■ What needs to be done
Transcribe only part of the material below: the lines from the one containing "Keep writing the" through the one containing "self.height = np.zeros(count)", inclusive, exactly as written.

begin Exercise input

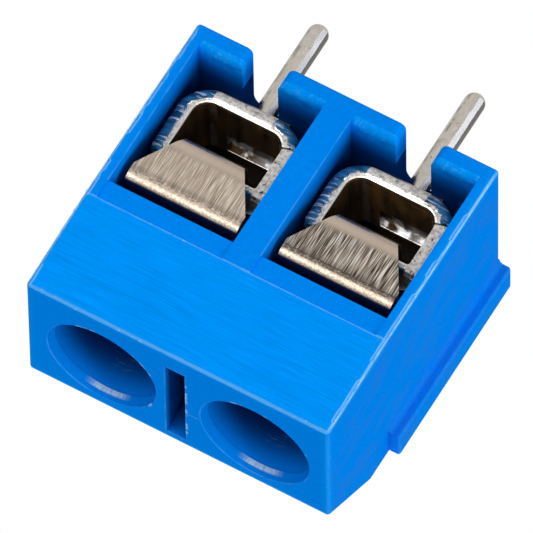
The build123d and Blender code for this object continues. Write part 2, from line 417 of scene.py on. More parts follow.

end Exercise input
begin Exercise input

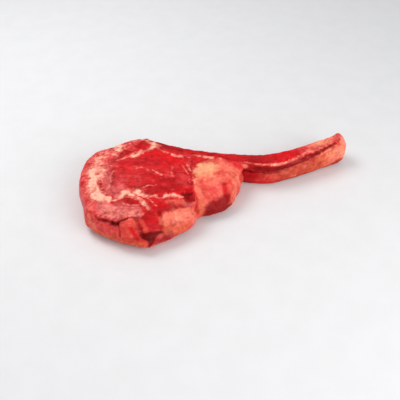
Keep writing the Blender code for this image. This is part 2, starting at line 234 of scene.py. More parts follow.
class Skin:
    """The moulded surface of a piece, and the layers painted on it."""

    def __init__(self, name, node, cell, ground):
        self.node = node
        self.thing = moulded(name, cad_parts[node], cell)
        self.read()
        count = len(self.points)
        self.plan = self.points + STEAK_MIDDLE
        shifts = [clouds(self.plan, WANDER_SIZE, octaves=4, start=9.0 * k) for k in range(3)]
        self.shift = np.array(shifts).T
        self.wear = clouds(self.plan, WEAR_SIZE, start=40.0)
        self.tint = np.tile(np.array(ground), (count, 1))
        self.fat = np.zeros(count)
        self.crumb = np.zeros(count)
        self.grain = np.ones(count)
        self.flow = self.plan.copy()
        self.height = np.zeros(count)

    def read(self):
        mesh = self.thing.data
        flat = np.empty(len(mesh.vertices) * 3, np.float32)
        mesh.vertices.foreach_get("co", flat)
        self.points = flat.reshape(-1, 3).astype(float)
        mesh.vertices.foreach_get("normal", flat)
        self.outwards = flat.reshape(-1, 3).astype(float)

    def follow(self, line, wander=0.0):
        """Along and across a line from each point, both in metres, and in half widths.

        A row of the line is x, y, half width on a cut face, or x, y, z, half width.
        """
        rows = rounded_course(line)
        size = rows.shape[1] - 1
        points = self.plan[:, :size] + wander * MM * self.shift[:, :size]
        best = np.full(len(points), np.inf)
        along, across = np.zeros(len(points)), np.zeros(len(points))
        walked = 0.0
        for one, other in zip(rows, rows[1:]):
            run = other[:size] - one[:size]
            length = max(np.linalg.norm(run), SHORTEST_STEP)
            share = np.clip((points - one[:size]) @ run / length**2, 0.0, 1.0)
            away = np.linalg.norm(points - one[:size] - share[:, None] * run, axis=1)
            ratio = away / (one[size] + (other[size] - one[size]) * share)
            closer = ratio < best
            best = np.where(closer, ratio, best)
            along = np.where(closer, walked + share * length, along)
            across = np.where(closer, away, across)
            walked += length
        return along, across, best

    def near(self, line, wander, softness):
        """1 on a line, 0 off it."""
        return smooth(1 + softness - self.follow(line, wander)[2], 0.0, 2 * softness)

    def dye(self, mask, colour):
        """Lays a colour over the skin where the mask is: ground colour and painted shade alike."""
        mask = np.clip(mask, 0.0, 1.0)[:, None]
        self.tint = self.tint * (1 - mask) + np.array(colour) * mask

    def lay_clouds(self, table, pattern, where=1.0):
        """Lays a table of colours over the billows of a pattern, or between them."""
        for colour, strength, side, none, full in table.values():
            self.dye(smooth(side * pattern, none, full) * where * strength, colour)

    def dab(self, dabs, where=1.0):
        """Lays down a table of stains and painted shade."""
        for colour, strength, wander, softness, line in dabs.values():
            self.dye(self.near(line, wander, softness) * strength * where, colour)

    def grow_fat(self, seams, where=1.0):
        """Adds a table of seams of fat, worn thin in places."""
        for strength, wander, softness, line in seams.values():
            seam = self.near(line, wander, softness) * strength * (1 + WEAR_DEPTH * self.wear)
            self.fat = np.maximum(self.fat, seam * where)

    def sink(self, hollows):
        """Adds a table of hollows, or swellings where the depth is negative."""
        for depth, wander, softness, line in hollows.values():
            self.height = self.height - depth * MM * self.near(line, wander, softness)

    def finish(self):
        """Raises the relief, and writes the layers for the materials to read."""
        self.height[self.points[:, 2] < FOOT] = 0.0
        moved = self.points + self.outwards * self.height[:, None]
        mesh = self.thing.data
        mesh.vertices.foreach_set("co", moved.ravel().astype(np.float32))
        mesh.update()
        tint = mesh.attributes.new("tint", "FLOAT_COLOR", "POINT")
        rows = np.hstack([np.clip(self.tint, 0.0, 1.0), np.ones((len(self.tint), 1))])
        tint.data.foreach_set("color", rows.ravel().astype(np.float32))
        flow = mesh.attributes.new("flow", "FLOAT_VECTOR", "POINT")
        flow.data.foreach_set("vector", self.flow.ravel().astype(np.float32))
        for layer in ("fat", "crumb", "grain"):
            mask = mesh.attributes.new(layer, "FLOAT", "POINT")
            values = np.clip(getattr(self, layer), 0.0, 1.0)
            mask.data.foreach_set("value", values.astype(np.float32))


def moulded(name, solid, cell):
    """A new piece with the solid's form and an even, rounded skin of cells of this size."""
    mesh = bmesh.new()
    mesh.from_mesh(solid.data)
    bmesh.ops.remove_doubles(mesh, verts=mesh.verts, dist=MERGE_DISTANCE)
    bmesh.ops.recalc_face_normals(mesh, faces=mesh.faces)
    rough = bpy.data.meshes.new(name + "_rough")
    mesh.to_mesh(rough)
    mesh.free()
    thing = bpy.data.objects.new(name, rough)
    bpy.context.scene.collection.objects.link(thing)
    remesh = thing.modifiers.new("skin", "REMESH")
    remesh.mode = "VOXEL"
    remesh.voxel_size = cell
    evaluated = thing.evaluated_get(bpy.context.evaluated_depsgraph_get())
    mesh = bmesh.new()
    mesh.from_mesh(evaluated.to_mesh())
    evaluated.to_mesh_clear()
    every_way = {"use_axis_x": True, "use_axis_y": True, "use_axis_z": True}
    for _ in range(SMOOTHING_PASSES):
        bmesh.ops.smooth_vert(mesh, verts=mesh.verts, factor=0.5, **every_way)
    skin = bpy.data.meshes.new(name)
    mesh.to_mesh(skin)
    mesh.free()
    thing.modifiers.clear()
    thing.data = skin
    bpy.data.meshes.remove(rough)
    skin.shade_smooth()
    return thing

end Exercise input
begin Exercise input

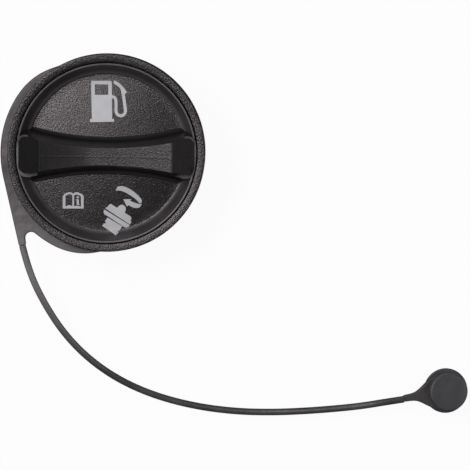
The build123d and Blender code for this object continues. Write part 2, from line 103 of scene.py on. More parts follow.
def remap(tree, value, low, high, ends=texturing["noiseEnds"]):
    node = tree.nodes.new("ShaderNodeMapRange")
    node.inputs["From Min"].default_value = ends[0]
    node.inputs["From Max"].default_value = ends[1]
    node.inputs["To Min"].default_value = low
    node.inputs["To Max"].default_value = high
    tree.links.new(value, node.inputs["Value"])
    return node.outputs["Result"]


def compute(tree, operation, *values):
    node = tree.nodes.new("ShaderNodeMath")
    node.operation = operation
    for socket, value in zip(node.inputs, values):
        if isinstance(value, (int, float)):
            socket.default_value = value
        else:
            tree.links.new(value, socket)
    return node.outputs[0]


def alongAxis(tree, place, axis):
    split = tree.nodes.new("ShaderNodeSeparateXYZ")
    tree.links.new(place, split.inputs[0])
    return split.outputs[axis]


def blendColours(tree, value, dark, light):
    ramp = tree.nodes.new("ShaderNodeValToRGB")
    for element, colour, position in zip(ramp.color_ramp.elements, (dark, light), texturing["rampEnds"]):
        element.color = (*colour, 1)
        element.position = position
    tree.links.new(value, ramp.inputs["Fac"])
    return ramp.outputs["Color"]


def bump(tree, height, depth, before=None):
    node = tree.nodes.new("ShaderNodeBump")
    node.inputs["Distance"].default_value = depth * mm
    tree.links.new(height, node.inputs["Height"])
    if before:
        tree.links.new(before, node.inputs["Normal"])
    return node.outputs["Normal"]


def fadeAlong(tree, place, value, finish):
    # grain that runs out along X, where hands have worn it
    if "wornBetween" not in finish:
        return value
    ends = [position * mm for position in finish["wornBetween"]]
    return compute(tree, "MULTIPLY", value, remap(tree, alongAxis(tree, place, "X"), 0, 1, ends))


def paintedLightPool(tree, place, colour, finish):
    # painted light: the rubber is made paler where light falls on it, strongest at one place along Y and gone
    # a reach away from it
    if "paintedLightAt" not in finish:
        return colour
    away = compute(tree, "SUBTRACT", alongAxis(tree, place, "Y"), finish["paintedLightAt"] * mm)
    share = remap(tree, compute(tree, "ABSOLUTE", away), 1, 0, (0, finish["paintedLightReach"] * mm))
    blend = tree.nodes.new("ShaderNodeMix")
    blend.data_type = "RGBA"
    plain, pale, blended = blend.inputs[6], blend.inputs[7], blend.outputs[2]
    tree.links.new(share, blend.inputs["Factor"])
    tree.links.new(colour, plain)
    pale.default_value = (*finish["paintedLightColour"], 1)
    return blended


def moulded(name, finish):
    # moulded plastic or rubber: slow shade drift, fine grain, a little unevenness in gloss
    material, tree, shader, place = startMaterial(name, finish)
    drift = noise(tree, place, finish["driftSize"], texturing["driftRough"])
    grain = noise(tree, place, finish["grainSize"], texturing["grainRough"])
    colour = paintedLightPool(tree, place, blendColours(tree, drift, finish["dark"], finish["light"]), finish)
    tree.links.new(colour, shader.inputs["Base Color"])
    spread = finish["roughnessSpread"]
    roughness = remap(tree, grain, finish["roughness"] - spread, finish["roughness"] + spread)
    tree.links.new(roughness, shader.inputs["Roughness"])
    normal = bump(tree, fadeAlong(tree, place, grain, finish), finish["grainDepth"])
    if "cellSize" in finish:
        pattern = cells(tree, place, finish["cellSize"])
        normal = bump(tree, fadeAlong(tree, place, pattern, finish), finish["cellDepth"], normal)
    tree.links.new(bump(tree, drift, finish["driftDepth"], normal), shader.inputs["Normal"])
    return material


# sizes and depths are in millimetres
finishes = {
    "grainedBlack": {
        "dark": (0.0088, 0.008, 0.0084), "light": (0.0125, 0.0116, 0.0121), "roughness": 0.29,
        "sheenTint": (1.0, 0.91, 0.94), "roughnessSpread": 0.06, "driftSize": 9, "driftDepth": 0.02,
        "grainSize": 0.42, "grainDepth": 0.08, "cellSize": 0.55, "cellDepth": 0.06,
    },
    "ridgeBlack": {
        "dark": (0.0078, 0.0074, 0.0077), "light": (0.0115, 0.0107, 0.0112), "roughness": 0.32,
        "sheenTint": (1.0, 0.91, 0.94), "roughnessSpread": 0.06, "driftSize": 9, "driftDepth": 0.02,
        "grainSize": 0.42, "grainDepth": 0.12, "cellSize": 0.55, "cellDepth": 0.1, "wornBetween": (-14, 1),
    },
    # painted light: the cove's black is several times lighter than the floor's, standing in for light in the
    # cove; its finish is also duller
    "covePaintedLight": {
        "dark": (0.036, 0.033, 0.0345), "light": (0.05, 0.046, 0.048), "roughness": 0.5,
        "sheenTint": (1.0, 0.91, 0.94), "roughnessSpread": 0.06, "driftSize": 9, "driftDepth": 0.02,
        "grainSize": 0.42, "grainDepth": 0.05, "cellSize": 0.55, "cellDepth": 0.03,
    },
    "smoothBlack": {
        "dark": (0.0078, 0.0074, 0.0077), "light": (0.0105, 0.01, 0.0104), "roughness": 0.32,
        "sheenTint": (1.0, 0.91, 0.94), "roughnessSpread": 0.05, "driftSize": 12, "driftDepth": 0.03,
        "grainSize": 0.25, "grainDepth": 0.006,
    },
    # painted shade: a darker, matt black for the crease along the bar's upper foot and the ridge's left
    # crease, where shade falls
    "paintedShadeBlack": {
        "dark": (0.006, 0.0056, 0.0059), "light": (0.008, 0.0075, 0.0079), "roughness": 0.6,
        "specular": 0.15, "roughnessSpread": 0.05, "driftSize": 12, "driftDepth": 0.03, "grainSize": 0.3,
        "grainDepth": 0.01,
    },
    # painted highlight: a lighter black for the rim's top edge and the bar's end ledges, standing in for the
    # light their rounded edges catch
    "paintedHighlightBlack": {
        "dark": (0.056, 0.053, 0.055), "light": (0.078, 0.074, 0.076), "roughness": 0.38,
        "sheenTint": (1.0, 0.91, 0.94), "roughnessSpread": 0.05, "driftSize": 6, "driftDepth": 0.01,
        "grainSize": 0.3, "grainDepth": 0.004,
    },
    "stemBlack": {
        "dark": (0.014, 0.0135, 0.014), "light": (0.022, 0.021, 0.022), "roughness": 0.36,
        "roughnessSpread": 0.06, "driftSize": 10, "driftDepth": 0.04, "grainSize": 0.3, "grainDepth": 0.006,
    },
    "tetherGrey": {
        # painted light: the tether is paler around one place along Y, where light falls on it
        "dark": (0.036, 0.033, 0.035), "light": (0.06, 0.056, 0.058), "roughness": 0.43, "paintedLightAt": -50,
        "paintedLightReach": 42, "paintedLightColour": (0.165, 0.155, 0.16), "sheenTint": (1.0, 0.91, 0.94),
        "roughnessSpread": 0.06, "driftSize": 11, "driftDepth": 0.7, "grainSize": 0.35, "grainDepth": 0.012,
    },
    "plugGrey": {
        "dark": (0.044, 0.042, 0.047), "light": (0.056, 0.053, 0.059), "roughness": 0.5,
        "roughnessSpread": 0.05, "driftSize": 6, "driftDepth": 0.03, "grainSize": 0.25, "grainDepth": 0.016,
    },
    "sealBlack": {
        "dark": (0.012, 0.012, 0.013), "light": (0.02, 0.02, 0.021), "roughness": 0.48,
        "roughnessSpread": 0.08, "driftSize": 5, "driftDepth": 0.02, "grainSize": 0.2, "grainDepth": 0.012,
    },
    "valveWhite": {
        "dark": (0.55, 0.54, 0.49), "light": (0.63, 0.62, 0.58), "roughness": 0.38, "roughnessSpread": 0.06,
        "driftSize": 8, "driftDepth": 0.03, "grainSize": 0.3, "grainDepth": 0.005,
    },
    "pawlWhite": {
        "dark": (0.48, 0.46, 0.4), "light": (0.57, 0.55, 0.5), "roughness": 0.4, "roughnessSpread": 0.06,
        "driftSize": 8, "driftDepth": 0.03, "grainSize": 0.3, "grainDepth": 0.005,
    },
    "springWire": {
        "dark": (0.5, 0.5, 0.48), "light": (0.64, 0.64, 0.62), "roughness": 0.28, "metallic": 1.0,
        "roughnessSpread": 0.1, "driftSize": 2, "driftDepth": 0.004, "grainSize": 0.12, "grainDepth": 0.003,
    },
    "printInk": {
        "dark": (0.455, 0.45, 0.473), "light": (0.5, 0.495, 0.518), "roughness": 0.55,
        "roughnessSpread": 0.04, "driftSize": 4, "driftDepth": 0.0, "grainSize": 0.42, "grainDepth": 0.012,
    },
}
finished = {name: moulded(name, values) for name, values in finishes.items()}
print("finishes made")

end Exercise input

■ Full output
Keep writing the Blender code for this image. This is part 2, starting at line 234 of scene.py. More parts follow.
class Skin:
    """The moulded surface of a piece, and the layers painted on it."""

    def __init__(self, name, node, cell, ground):
        self.node = node
        self.thing = moulded(name, cad_parts[node], cell)
        self.read()
        count = len(self.points)
        self.plan = self.points + STEAK_MIDDLE
        shifts = [clouds(self.plan, WANDER_SIZE, octaves=4, start=9.0 * k) for k in range(3)]
        self.shift = np.array(shifts).T
        self.wear = clouds(self.plan, WEAR_SIZE, start=40.0)
        self.tint = np.tile(np.array(ground), (count, 1))
        self.fat = np.zeros(count)
        self.crumb = np.zeros(count)
        self.grain = np.ones(count)
        self.flow = self.plan.copy()
        self.height = np.zeros(count)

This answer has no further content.